INSTRUCTION » Quote exactly and only this range of lines in the data below: the line that holds "with it inside." to the line that holds "if obj.type not", both included.

....

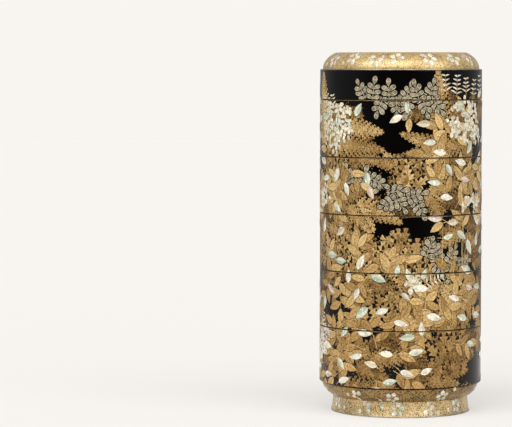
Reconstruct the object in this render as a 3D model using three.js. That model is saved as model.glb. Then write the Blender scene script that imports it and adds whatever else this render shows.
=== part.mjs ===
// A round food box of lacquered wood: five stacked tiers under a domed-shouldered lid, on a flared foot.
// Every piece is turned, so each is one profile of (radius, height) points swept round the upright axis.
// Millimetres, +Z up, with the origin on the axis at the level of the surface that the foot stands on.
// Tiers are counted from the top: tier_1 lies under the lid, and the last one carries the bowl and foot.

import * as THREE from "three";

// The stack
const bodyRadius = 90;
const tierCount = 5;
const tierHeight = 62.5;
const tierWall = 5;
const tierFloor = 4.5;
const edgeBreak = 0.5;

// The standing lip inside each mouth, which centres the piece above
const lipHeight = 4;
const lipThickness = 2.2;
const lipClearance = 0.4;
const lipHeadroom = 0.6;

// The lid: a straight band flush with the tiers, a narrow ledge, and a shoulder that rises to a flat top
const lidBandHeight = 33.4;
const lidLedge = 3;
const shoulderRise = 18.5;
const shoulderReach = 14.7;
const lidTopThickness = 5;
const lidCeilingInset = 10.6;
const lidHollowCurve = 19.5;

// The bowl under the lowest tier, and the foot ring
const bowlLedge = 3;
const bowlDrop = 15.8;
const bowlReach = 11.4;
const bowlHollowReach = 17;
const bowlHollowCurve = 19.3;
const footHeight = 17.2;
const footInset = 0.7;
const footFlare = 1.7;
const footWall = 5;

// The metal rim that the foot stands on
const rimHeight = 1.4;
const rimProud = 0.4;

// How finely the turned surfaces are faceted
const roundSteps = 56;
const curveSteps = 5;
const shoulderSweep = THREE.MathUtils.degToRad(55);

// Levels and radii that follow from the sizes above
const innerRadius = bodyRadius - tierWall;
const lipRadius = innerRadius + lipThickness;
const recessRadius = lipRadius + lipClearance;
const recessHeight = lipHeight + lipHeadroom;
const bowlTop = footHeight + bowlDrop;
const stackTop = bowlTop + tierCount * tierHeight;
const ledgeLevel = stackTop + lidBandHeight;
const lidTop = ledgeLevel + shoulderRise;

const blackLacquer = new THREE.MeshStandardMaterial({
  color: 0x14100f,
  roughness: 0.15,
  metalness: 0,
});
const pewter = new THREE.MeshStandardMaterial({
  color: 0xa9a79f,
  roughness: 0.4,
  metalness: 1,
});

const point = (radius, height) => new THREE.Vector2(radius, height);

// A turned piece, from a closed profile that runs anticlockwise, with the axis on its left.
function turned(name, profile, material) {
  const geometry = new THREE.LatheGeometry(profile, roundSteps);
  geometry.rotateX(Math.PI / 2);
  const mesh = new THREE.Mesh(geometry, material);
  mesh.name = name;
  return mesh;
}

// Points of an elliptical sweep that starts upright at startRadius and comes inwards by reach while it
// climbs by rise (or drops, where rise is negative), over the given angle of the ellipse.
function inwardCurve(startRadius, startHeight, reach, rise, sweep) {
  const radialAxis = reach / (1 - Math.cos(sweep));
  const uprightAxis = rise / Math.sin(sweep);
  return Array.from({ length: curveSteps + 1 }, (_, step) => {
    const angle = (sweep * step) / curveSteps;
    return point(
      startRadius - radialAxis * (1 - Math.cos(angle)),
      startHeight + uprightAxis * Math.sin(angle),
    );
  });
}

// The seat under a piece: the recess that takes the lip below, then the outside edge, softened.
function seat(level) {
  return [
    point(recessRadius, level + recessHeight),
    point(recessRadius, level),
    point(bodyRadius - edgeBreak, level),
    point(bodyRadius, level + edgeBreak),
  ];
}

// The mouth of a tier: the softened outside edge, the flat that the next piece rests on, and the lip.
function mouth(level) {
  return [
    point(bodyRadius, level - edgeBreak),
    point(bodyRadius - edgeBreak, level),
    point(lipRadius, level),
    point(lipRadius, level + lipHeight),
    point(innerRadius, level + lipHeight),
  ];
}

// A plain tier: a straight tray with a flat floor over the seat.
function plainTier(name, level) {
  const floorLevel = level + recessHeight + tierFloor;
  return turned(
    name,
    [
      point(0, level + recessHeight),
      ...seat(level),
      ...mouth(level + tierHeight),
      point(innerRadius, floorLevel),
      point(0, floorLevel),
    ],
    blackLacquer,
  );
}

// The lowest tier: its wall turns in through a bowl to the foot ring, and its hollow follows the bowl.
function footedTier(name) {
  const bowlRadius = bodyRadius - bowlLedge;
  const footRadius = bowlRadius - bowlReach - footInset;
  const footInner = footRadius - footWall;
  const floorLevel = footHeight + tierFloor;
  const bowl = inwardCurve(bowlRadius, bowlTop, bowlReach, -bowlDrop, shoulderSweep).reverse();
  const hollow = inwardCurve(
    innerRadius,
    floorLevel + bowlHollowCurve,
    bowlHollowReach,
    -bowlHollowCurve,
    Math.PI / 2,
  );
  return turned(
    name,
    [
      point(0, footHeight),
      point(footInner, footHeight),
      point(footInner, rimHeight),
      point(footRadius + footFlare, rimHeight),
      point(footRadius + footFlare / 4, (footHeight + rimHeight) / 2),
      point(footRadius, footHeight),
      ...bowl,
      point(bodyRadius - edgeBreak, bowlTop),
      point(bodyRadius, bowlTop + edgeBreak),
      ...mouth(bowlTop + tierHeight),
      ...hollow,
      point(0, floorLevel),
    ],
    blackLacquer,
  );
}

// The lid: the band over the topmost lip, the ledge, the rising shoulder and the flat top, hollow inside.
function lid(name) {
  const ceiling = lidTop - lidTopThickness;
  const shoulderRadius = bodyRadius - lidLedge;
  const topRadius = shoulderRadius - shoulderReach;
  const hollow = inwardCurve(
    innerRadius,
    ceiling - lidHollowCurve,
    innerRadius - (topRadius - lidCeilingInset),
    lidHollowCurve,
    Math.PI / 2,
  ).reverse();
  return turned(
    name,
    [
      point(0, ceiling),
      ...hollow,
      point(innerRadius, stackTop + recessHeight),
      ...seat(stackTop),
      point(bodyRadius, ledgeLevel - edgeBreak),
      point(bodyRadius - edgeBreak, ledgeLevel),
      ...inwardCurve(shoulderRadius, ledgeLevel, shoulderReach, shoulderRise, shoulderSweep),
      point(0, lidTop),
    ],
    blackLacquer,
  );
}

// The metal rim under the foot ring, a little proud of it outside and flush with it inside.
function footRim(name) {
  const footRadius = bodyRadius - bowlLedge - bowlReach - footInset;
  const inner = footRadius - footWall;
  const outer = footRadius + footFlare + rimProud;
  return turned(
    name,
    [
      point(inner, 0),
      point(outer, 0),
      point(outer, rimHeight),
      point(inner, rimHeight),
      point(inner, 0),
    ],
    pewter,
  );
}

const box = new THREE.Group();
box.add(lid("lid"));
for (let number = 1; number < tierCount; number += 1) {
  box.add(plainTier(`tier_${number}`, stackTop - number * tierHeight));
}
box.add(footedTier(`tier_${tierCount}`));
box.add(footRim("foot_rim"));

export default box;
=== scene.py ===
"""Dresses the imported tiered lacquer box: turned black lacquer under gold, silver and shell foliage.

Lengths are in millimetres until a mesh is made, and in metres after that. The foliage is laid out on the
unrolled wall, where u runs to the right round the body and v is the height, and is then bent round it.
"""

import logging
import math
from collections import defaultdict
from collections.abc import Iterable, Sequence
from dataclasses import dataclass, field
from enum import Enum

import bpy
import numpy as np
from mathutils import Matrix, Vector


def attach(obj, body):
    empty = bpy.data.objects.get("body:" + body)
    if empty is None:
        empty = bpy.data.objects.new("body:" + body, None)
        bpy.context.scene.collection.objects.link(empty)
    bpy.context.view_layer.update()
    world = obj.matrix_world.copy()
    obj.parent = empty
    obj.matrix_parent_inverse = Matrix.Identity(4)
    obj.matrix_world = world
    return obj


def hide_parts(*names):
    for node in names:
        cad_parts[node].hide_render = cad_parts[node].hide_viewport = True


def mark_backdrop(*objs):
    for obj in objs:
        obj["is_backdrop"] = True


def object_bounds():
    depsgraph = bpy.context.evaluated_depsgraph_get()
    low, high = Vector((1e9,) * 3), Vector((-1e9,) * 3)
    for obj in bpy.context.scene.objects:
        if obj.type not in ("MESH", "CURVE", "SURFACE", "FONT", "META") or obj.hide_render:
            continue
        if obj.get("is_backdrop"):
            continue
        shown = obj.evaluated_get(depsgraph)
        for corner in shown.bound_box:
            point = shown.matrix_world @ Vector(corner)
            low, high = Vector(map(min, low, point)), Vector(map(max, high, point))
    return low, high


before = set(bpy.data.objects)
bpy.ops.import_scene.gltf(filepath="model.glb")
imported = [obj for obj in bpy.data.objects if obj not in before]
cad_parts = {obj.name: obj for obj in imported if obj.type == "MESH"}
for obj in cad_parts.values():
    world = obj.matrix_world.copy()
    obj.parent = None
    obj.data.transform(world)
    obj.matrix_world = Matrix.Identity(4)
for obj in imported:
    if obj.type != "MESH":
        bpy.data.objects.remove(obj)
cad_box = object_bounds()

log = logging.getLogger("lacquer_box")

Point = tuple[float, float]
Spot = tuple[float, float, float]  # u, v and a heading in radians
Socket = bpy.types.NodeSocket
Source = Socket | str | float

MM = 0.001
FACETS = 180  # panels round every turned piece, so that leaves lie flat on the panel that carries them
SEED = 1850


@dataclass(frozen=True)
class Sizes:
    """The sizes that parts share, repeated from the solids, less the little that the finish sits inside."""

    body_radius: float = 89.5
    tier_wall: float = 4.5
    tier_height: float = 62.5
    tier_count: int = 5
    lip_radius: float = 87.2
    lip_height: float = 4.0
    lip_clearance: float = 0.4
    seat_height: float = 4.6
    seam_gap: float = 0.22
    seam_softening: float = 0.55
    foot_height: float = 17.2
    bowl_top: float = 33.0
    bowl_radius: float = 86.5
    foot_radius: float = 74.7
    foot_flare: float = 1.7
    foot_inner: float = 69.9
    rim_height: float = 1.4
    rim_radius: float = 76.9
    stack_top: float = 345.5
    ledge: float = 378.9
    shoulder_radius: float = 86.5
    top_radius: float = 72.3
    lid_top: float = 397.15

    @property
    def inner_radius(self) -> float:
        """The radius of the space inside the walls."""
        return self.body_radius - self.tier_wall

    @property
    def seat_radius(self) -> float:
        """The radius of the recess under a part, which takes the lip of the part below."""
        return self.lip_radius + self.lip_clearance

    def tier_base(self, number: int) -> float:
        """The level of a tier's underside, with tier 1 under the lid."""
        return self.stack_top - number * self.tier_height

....

EXERCISE RESPONSE »
// The metal rim under the foot ring, a little proud of it outside and flush with it inside.
function footRim(name) {
  const footRadius = bodyRadius - bowlLedge - bowlReach - footInset;
  const inner = footRadius - footWall;
  const outer = footRadius + footFlare + rimProud;
  return turned(
    name,
    [
      point(inner, 0),
      point(outer, 0),
      point(outer, rimHeight),
      point(inner, rimHeight),
      point(inner, 0),
    ],
    pewter,
  );
}

const box = new THREE.Group();
box.add(lid("lid"));
for (let number = 1; number < tierCount; number += 1) {
  box.add(plainTier(`tier_${number}`, stackTop - number * tierHeight));
}
box.add(footedTier(`tier_${tierCount}`));
box.add(footRim("foot_rim"));

export default box;
=== scene.py ===
"""Dresses the imported tiered lacquer box: turned black lacquer under gold, silver and shell foliage.

Lengths are in millimetres until a mesh is made, and in metres after that. The foliage is laid out on the
unrolled wall, where u runs to the right round the body and v is the height, and is then bent round it.
"""

import logging
import math
from collections import defaultdict
from collections.abc import Iterable, Sequence
from dataclasses import dataclass, field
from enum import Enum

import bpy
import numpy as np
from mathutils import Matrix, Vector


def attach(obj, body):
    empty = bpy.data.objects.get("body:" + body)
    if empty is None:
        empty = bpy.data.objects.new("body:" + body, None)
        bpy.context.scene.collection.objects.link(empty)
    bpy.context.view_layer.update()
    world = obj.matrix_world.copy()
    obj.parent = empty
    obj.matrix_parent_inverse = Matrix.Identity(4)
    obj.matrix_world = world
    return obj


def hide_parts(*names):
    for node in names:
        cad_parts[node].hide_render = cad_parts[node].hide_viewport = True


def mark_backdrop(*objs):
    for obj in objs:
        obj["is_backdrop"] = True


def object_bounds():
    depsgraph = bpy.context.evaluated_depsgraph_get()
    low, high = Vector((1e9,) * 3), Vector((-1e9,) * 3)
    for obj in bpy.context.scene.objects:
        if obj.type not in ("MESH", "CURVE", "SURFACE", "FONT", "META") or obj.hide_render:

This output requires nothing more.